Oxycodone: Chemical | Organic composition

Last modified: Saturday, 20. June 2009 - 2:31 pm

Oxycodone is available alone or in combination with either acetaminophen or aspirin. Its chemical structure is most closely related to codeine, but it has strong painkilling effects equal to those of morphine.
Types of prescription oxycodone
Oral preparations of oxycodone include immediate-release pills, controlled-release pills, and a liquid solution. The immediate-release pills, as their name implies, get the drug into the bloodstream faster than other formulations. Within about 15 minutes of taking immediate-release oxycodone, the drug’s analgesic effects take hold. Pain is lessened and the user experiences a feeling of drowsiness and/or well-being.
The controlled-release formulations, on the other hand, prolong the release of oxycodone from the tablet for several hours. These pills have a special protective outer coating that makes them harder to digest, so that the oxycodone inside can be released slowly over a period of about 12 hours. That means the pills are capable of providing relief that lasts twice as long, allowing users to obtain the same effect they would get from taking an immediate-release tablet once every six hours.
For patients with severe pain, one additional advantage of newer controlled-release formulations such as OxyContin is that they contain a much larger amount of oxycodone than the other prescription painkillers that contain some oxycodone.
Oxycodone with aspirin
Like oxycodone, oxycodone with aspirin is used to treat moderate to severe pain. The aspirin provides additional pain relief and anti-inflammatory properties not found in oxycodone alone. For some types of pain, these medications may be a better choice than oxycodone alone, particularly if pain is accompanied by significant inflammation, swelling, and stiffness. The aspirin component also may be especially beneficial if pain is accompanied by fever.
Pain relief usually begins within 30 minutes of taking oral oxycodone with aspirin. The drug achieves its peak effect within about 90 minutes and lasts for three to four hours.
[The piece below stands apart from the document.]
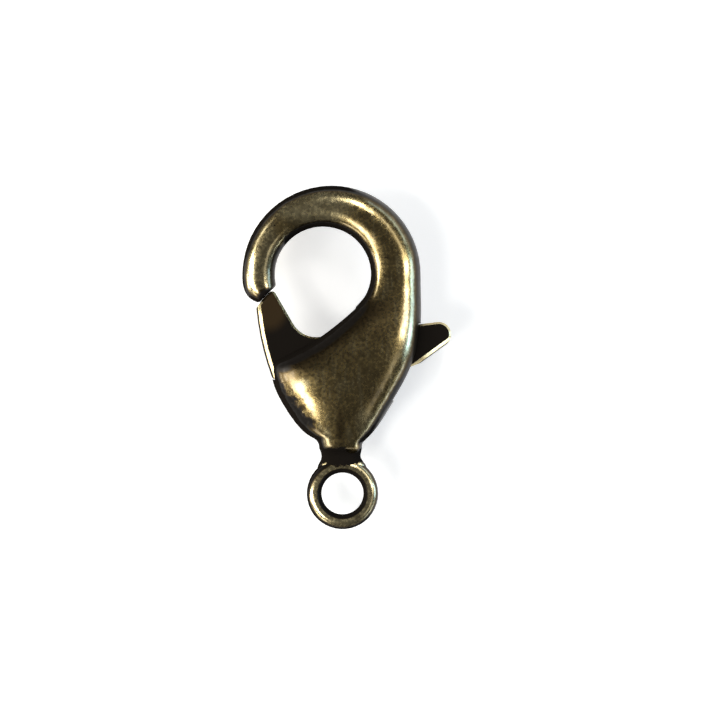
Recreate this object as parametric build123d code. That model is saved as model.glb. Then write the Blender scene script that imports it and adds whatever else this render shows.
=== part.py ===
"""Lobster clasp: a small sprung jewellery hook that closes on a jump ring.

A cast body, made as one piece, is a tapered hook that runs into a pear-shaped
shell and ends in a round eye. A trigger lever lies in a slot through the shell and
turns on a rivet. Its gate closes the hook, and its thumb tab stands out of the
other side. A hairpin spring in the shell holds the gate shut.

Frame, in millimetres: the origin is the centre of the eye, +X points to the thumb
tab, +Y to the hook, and +Z out of the front face. The clasp lies on its back.
"""

import math
import os

from build123d import *

# ---------------------------------------------------------------- driving dimensions
# Eye: a ring, round outside, with a straight land between the chamfers of its hole
EYE_HOLE_R = 0.86
EYE_RIM_WIDTH = 0.60
EYE_THICK = 0.95
EYE_OUTER_ROUND = 0.34
EYE_HOLE_CHAMFER = 0.16

# Hook: its inside is one circle, and its outside is another with the centre moved
# towards the shank, so that the hook grows thicker from the nose to the shank. The skin
# of the whole form is made in runs that meet at the seams, with sections close together
# on both sides of each seam to keep it smooth
BOW_X = -0.80
BOW_Y = 8.95
BOW_INNER_R = 1.97
BOW_OUTER_R = 3.65
BOW_SHIFT = 0.35
NOSE_THICK = 1.30
SHANK_THICK = 2.15
HOOK_FULLNESS = 0.58
HOOK_ANGLES = (204, 196, 192, 186, 177, *range(165, 104, -15), 95, 92, 90, 88, 85)
HOOK_ANGLES += (75, 60, 45, 35, 27, 22, 20, 18, 13, 7, 0)
HOOK_SEAMS = (90, 20)

# Nose: the outside of the hook curls in over the last degrees, with a radius that is a
# share of the hook's outer one, and its end is a face round the pivot, for the gate to
# close on
NOSE_START = 186.0
NOSE_END = HOOK_ANGLES[0]
NOSE_CURL_SHARE = 0.34
NOSE_EDGE_R = 0.15

# Shell, seen from the front: the throat under the hook, the belly from the shoulder
# down the left side, and the flank down the right side. The ways are the directions of
# these curves at the shoulder and at the waist
THROAT = [(0.89, 8.05), (-0.02, 7.14), (-1.52, 6.08), (-2.33, 5.67)]
SHOULDER = (-2.90, 5.27)
BELLY = [(-2.88, 4.70), (-2.38, 3.56), (-1.31, 2.33)]
FLANK = [(3.22, 7.60), (3.00, 5.60), (1.97, 3.58), (1.08, 2.33)]
FLANK_AT_SHOULDER = 0.62
THROAT_END_WAY = (-0.75, -0.66)
BELLY_START_WAY = (-0.3, -1)
WAIST_WAY = (0.45, -1)
THROAT_SHARES = (0.12, 0.25, 0.4, 0.5, 0.53, 0.55, 0.57, 0.6, 0.7, 0.82, 0.92, 1.0)
THROAT_SEAMS = (0.55,)
BELLY_SHARES = (0.08, 0.11, 0.12, 0.13, 0.18, 0.3, 0.45, 0.6, 0.75, 0.84, 0.86, 0.87, 0.88, 0.9, 1.0)
BELLY_SEAMS = (0.12, 0.87)
WAIST_X = -0.08
WAIST_Y = 2.00
WAIST_WIDTH = 1.78
SHELL_THICK = 3.0
WAIST_THICK = 1.90
THROAT_FULLNESS = 0.80
BELLY_FULLNESS = 0.70
SHANK_FULLNESS = 0.62
FLANK_FULLNESS = 0.82

# Neck between the waist and the eye
NECK_X = -0.06
NECK_Y = 1.52
NECK_WIDTH = 1.60
NECK_THICK = 0.85
NECK_ROOT_DEPTH = 0.15
NECK_ROOT_MARGIN = 0.06
WAIST_SHARES = (0.25, 0.5, 0.75, 1.0)
ROOT_SHARES = (0.33, 0.67, 1.0)

# Rivet that the lever turns on
PIVOT_X = -0.20
PIVOT_Y = 5.30
PIN_R = 0.38
PIN_SEAT_CLEARANCE = 0.01
PIN_RUNNING_CLEARANCE = 0.04

# Trigger lever: a flat plate with a gate on the left and a thumb tab on the right
LEVER_THICK = 1.05
LEVER_SIDE_CLEARANCE = 0.075
LEVER_TRAVEL = 28.0
HUB_RADIUS = 1.19
GATE_REACH = 4.03
GATE_GAP = 0.035
GATE_OUTER_STEP = 0.24
GATE_INNER_INSET = 0.18
GATE_INSIDE_SLOPE = 60.0
GATE_BULGE = 0.10
GATE_ROOT = (-2.86, 4.70)
GATE_FILLET_R = 1.10
TAB_X = 3.93
TAB_Y = 6.51
TAB_RADIUS = 0.51
TAB_UNDER_SLOPE = 36.0
KNEE_X = 3.19
KNEE_R = 0.40
LEVER_CORNER_R = 0.14
LEVER_BEVEL = 0.08
GATE_BEVEL = 0.20
TAB_BEVEL = 0.16

# Slot through the shell for the lever, and the pocket in it for the spring
SHELL_WALL = 0.45
POCKET_LEFT_SHARES = (0.1, 0.3, 0.5, 0.7)
POCKET_RIGHT_SHARES = (0.86, 0.76, 0.66, 0.56)
SLOT_STOP_GAP = 0.03
MOUTH_END_GAP = 0.22
MOUTH_END_SLOPE = 70.0

# Spring: a flat strip folded once into a V
STRIP_THICK = 0.15
STRIP_WIDTH = 1.0
STRIP_BEND_R = 0.28
SPRING_SEAT_GAP = 0.03
SPRING_SEAT_SHARES = (0.30, 0.72)
SPRING_TIP_X = 1.85

# ---------------------------------------------------------------- values that follow
Z_AXIS = Vector(0, 0, 1)
EYE_OUTER_R = EYE_HOLE_R + EYE_RIM_WIDTH
BOW = Vector(BOW_X, BOW_Y)
PIVOT = Vector(PIVOT_X, PIVOT_Y)
TAB = Vector(TAB_X, TAB_Y)
NOSE_FACE_R = GATE_REACH + GATE_GAP
SLOT_WIDTH = LEVER_THICK + 2 * LEVER_SIDE_CLEARANCE
FAR = 10.0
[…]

Oxycodone with acetaminophen
Like oxycodone with aspirin, oxycodone with acetaminophen combines a powerful pain reliever with an additional pain reliever and a fever-reducer. However, unlike aspirin, it does not have anti-inflammatory properties, so it may not be the best medication if a patient’s pain is accompanied by inflammation, swelling, and stiffness.
Pain relief usually begins within 30 minutes of taking oxycodone with acetaminophen. The drug achieves its peak effect within about 90 minutes and lasts three to four hours.